Go and implement lazy 😆😆

Pros	Cons
- This is an easy and straightforward technique. - It tackles both numerical and categorical data types. - There is less distortion in data variance, and it also preserves the original distribution of the data, which is not the case for mean, median, and more.	- The randomness does not necessarily work for every situation, and this can infuse noise in the data, hence leading to incorrect statistical conclusions. - Similarly to the mean and median, this approach also assumes that the data is missing completely at random (MCAR).

Multivariate imputation 🧪🧪

This is a multivariate imputation technique, meaning that the missing information is filled by taking into consideration the information from the other columns.

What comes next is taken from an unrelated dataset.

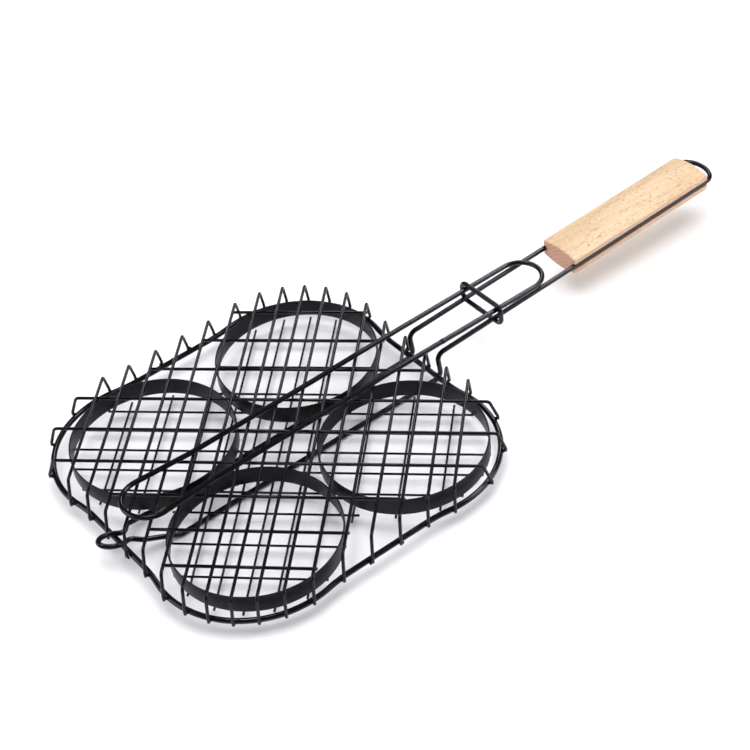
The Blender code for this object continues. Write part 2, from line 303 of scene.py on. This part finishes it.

For instance, if the income value is missing for an individual, it is uncertain whether or not they have a mortgage. So, to determine the correct value, it is necessary to evaluate other characteristics such as credit score, occupation, and whether or not the individual owns a house.

Multiple Imputation by Chained Equations (MICE for short) is one of the most popular imputation methods in multivariate imputation. To better understand the MICE approach, let’s consider the set of variables X1, X2, … Xn, where some or all have missing values.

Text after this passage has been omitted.